En raison du remboursement direct effectué aux citoyens, on peut s’attendre à un plus large consensus social vis-à-vis de l’éco-bonus. Ceci est essentiel pour une protection du climat réellement efficace, comme le montre l’exemple des gilets jaunes en France : ils ont commencé leurs manifestations en réponse à une augmentation planifiée des taxes sur le diesel et l’essence qui n’étaient pas amorties sur le plan social et qui, vu les réductions d’impôt de Macron en faveur des riches, envoyaient un message complètement erroné à la population. Bien que l’augmentation des taxes soit justifiée d’un point de vue économique et environnemental, le fait d’en avoir négligé l’effet social a entraîné une forte résistance légitime.

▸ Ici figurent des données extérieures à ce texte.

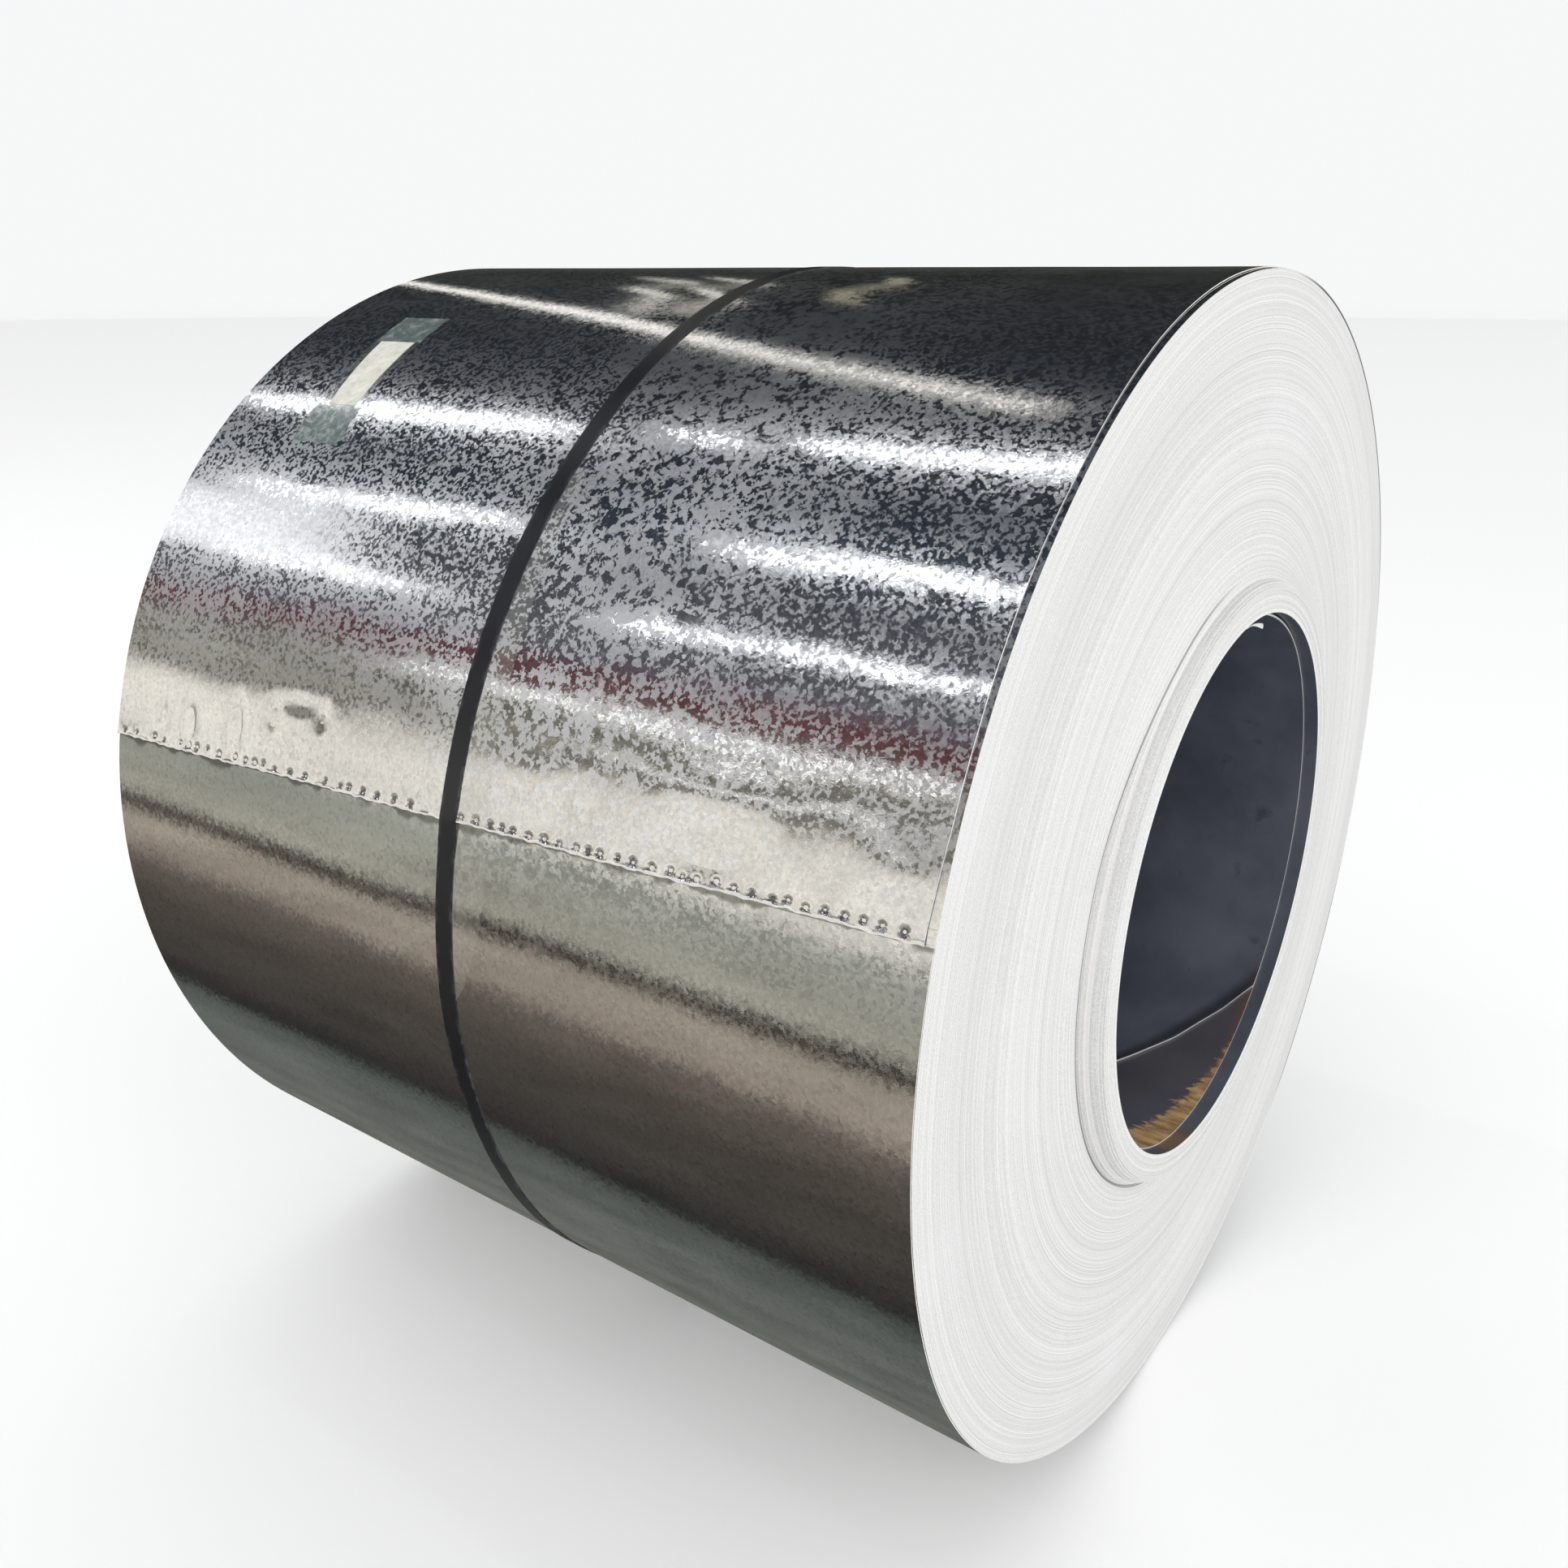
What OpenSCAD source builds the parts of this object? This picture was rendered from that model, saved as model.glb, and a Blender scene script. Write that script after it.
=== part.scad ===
// Slit coil of zinc-coated steel strip, lying on its side with its eye level.
// One wound solid with its bore, one flat strap round its middle with a
// crimped seal, a clear tape that holds the free end of the strip down, and
// a small paper strip under clear tape.
//
// Frame: X runs along the eye, Z is up, and the floor is Z = 0. The origin is
// the middle of the footprint. The end with the proud inner turns faces +X.
// The free end of the strip lies on the -Y side, a little above mid height.

/* [Strip and coil] */
// Width of the strip, which is the length of the wound body (3 ft stock)
strip_w = 914; // [600:1:1300]
// Thickness of one turn of strip
strip_t = 0.9; // [0.6:0.1:2]
// Diameter of the bore, set by the mandrel it was wound on
bore_d = 508; // [500:1:520]
// Diameter over the turns, without the last one
coil_od = 1084; // [1000:1:1200]

/* [Ends] */
// How far the inner turns stand out at the +X end and in at the -X end
collar_proud = 20; // [10:1:30]
// Radial build of the turns that stand out, measured from the bore
collar_build = 24; // [16:1:32]
// Radial length of the slope that leads up to them
collar_slope = 14; // [8:1:24]
// How far the edges of the first turn sit back in the +X mouth
first_turn_back = 15; // [8:1:30]
// How far the edge of the last turn sits back at the +X end
last_turn_back = 8; // [4:1:14]
// Number of bands that the turns of each end fall into
bands = 12; // [6:1:16]
// Most that one band stands out from its neighbour
band_step = 1.2; // [0.5:0.1:2]

/* [Free end] */
// Height angle of the free end, from level on the -Y side up towards the top
tail_deg = 14; // [5:1:30]

/* [Strap] */
// Width of the strap
strap_w = 19; // [16:0.1:32]
// Thickness of the strap
strap_t = 0.8; // [0.6:0.1:1.3]
// Distance of the strap from the middle of the strip, towards +X
strap_x = 8; // [-100:1:100]
// Length of the crimped seal along the strap
seal_len = 57; // [40:1:70]
// Wall of the seal
seal_t = 1.0; // [0.8:0.1:1.3]
// Place of the seal, measured round from level on the +Y side up to the top
seal_deg = 48; // [30:1:70]

/* [Tape and paper] */
// Width of the clear tape over the free end
tail_tape_w = 44; // [36:1:60]
// Where that tape starts, measured round from level on +Y over the top
tail_tape_from = 134; // [128:1:150]
// Where that tape stops, measured the same way
tail_tape_to = 182; // [174:1:190]
// Length of the paper strip, round the coil
label_len = 96; // [60:1:120]
// Width of the paper strip, along the coil
label_w = 44; // [30:1:60]
// Length of the clear tape over the paper
label_tape_len = 188; // [140:1:220]
// Width of the clear tape over the paper
label_tape_w = 66; // [50:1:80]
// Middle of the paper, measured round from level on +Y over the top
label_deg = 124.3; // [116:0.1:132]
// Middle of the paper along X from the middle of the strip
label_x = -311; // [-380:1:-240]
// Thickness of the tape and of the paper
film_t = 0.3; // [0.2:0.1:0.5]

/* [Hidden] */
$fn = 180;
bore_r = bore_d / 2;
coil_r = coil_od / 2;
// the free end's place, measured round from level on +Y over the top
tail_a = 180 - tail_deg;
// the half of the coil over the top has its centre half a strip thickness
// nearer the free end, and a radius that much larger, so its last turn stands
// a full thickness out at the free end and nothing on the far side
lap_c = strip_t / 2;
lap_r = coil_r + strip_t / 2;
half_w = strip_w / 2;
// middle of the footprint, from the middle of the strip
mid_x = collar_proud / 2;
axis_z = coil_r + strap_t;
// bands past this number are one flat ring at the -X end
flat_from = round(bands / 2);
// angle over which the strap and the tape come down off the free end's edge
strap_ramp = 3;
film_ramp = 1.4;

// Every shape is drawn about Z with the free end along +X, so that the plane
// through the free end and the eye is Y = 0; the top half is then Y < 0.
// This lays it down along X, with the free end at its place.
module lay() {
    translate([-mid_x, 0, axis_z]) rotate([90, 0, 90]) rotate([0, 0, tail_a]) children();
}

function to_cent(v) = round(v * 100) / 100;
// how far the band of number i stands back, from a fixed rule
function band_back(i) = to_cent(abs(band_step * 0.5 * (sin(i * 137.5) + sin(i * 71 + 20) * 0.6)));
// where the plain part of the end face starts, and the edges of its bands
face_r0 = bore_r + collar_build + collar_slope;
function band_r(i) = to_cent(face_r0 + (coil_r - face_r0) * pow(i / bands, 0.92));

// outline of the wound body, turned about the eye: the stepped +X end from the
// bore outwards, then the stepped -X end back; grow moves it all outwards, and
// back is how far the last turn's edge sits back at the +X end
function near_pts(grow, back) = concat(
    [[bore_r - 5, half_w + collar_proud],
     [bore_r + grow + 11, half_w + collar_proud],
     [bore_r + grow + 12, half_w + collar_proud - 0.8],
     [bore_r + grow + collar_build, half_w + collar_proud - 2],
     [face_r0 + grow - 3, half_w + 3.5]],
    [for (i = [0:bands - 1], k = [0, 1])
        [band_r(i + k) + grow - (k == 1 ? (i == bands - 1 ? strip_t : 0.4) : 0),
         half_w - (i == bands - 1 ? 0 : band_back(i))]],
    back > 0 ? [[coil_r + grow - strip_t, half_w - back]] : [],
    [[coil_r + grow, half_w - back]]
);
function far_pts(grow) = concat(
    [[coil_r + grow, -half_w], [band_r(flat_from) + grow, -half_w]],
    [for (i = [flat_from - 1:-1:0], k = [1, 0])
        [band_r(i + k) + grow - (k == 1 ? 0.4 : 0), -half_w + 0.3 + band_back(i + 3)]],
    [[face_r0 + grow - 3, -half_w + 2],
     [bore_r + grow + collar_build, -half_w + collar_proud - 2],
     [bore_r - 5, -half_w + collar_proud]]
);

// half of the wound body, on one side of the plane through the free end
module half_turned(grow, back) {
    rotate_extrude(angle = 180) polygon(concat(near_pts(grow, back), far_pts(grow)));
}

module coil() color("silver") lay() difference() {
    union() {
        translate([lap_c, 0, 0]) rotate([0, 0, 180]) half_turned(strip_t / 2, last_turn_back);
        half_turned(0, 0);
    }
    translate([0, 0, -half_w - 5]) cylinder(r = bore_r, h = strip_w + collar_proud + 10);
    // mouth, where the first turn stops short of the others
    translate([0, 0, half_w + collar_proud - first_turn_back]) cylinder(r = bore_r + strip_t, h = first_turn_back + 5);
}

// half a hoop of thickness t round the coil, with a gap under it: over the
// last turn on the top half, or on the turn below it on the other half
module hoop(r, gap, t, x0, x1) {
    rotate_extrude(angle = 180) translate([r + gap, x0]) square([t, x1 - x0]);
}
module top_hoop(gap, t, x0, x1) translate([lap_c, 0, 0]) rotate([0, 0, 180]) hoop(lap_r, gap, t, x0, x1);
module low_hoop(gap, t, x0, x1) hoop(coil_r, gap, t, x0, x1);

// everything just behind the half plane at this angle from the free end, for
// cutting the start off a hoop
module behind(a) rotate([0, 0, a]) translate([0, -400, -half_w - 50]) cube([coil_r + 60, 400, strip_w + 100]);

// a piece of a tube of thickness t, from angle a0 to a1 as seen from the free
// end, over the last turn or over the turn below it
module tube_arc(c, r, t, x0, x1, a0, a1) {
    intersection() {
        translate([c, 0, 0]) difference() {
            translate([0, 0, x0]) cylinder(r = r + t, h = x1 - x0);
            translate([0, 0, x0 - 1]) cylinder(r = r, h = x1 - x0 + 2);
        }
        rotate([0, 0, a0]) translate([0, 0, x0 - 1]) rotate_extrude(angle = a1 - a0) square([coil_r + 20, x1 - x0 + 2]);
    }
}
module top_arc(gap, t, x0, x1, a0, a1) tube_arc(lap_c, lap_r + gap, t, x0, x1, a0, a1);
module low_arc(gap, t, x0, x1, a0, a1) tube_arc(0, coil_r + gap, t, x0, x1, a0, a1);
function deg_of(len) = len / coil_r * 180 / PI;

// the short straight run where a hoop leaves the last turn at the free end and
// comes down on the turn below; it is let into both by a little
module ramp(t, x0, x1, a) {
    translate([0, 0, x0]) linear_extrude(x1 - x0) polygon([
        [coil_r + strip_t + 0.15 * t, -0.8],
        [coil_r + strip_t + 0.85 * t, -0.8],
        [to_cent(cos(a + 0.2) * (coil_r + 0.8 * t)), to_cent(sin(a + 0.2) * (coil_r + 0.8 * t))],
        [to_cent(cos(a + 0.2) * (coil_r + 0.2 * t)), to_cent(sin(a + 0.2) * (coil_r + 0.2 * t))]]);
}

module strap() color([0.17, 0.18, 0.19]) lay() {
    x0 = strap_x - strap_w / 2;
    x1 = strap_x + strap_w / 2;
    union() {
        top_hoop(0, strap_t, x0, x1);
        ramp(strap_t, x0, x1, strap_ramp);
        difference() {
            low_hoop(0, strap_t, x0, x1);
            behind(strap_ramp);
        }
    }
}

// a folded sleeve over the lapped strap ends, nipped at both edges
module strap_seal() color([0.20, 0.21, 0.22]) lay() {
    a = deg_of(seal_len) / 2;
    m = seal_deg - tail_a;
    x0 = strap_x - strap_w / 2 - seal_t;
    x1 = strap_x + strap_w / 2 + seal_t;
    difference() {
        top_arc(0, strap_t + seal_t, x0, x1, m - a, m + a);
        top_arc(-1, strap_t + 1, x0 + seal_t, x1 - seal_t, m - 2 * a, m + 2 * a);
        // two pairs of crimp notches
        for (s = [-1, 1], x = [x0, x1])
            rotate([0, 0, m + s * a * 0.42]) translate([coil_r - 2, -2.2, x - 1.4]) cube([8, 4.4, 2.8]);
    }
}

module tail_tape() color([0.86, 0.86, 0.78, 0.6]) lay() {
    x0 = strap_x + strap_w / 2 + 0.3;
    x1 = x0 + tail_tape_w - strap_w * 0.5;
    end = tail_tape_to - tail_a;
    difference() {
        union() {
            top_arc(0, film_t, x0, x1, tail_tape_from - tail_a, 0);
            ramp(film_t, x0, x1, film_ramp);
            low_arc(0, film_t, x0, x1, film_ramp, end);
        }
        // its lower end is torn off at a slant
        translate([coil_r - 60, 0, 0]) rotate([90, 0, 90]) linear_extrude(90) polygon([
            [sin(end) * coil_r, x0 + 4], [sin(end - 7) * coil_r, x1],
            [sin(end - 7) * coil_r, x1 + 9], [coil_r * 0.5, x1 + 9], [coil_r * 0.5, x0 + 4]]);
    }
}

module label_strip() color([0.94, 0.91, 0.82]) lay() {
    a = deg_of(label_len) / 2;
    m = label_deg - tail_a;
    top_arc(0, film_t, label_x - label_w / 2, label_x + label_w / 2, m - a, m + a);
}

module label_tape() color([0.85, 0.88, 0.84, 0.6]) lay() {
    a = deg_of(label_tape_len) / 2;
    b = deg_of(label_len) / 2;
    m = label_deg - tail_a;
    difference() {
        top_arc(0, 2 * film_t, label_x - label_tape_w / 2, label_x + label_tape_w / 2, m - a, m + a);
        top_arc(-1, film_t + 1, label_x - label_w / 2, label_x + label_w / 2, m - b, m + b);
    }
}

coil();
strap();
strap_seal();
tail_tape();
label_strip();
label_tape();
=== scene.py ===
import math

import bmesh
import bpy
import numpy as np
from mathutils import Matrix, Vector


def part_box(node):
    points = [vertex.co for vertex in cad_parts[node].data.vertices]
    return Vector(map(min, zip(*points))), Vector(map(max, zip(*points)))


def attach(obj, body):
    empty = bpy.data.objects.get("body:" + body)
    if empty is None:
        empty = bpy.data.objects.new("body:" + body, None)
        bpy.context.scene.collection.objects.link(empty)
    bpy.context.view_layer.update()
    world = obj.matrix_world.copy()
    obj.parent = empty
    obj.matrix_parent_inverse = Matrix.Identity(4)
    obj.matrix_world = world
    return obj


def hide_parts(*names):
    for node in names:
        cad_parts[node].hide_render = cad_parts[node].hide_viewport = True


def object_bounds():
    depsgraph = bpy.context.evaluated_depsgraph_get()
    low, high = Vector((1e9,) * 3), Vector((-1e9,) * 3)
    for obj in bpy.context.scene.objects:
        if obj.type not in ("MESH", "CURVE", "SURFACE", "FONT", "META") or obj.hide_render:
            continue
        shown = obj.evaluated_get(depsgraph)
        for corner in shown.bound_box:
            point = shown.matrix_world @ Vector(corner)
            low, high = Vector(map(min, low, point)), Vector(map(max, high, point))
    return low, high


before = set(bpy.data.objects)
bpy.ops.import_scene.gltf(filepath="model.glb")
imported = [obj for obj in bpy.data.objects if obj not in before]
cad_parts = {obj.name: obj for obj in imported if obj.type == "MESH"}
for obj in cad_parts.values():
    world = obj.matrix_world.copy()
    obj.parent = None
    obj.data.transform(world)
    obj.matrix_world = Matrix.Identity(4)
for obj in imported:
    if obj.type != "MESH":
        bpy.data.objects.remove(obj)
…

Pour aboutir, les mesures de protection du climat ne doivent donc pas créer de conflit d’objectifs entre justice sociale et durabilité environnementale, mais viser à les concilier. L’Allemagne devrait tirer les leçons des manifestations des gilets jaunes en France et recourir à des instruments novateurs et socialement tolérables, tels que l’éco-bonus, pour atteindre les objectifs climatiques nationaux.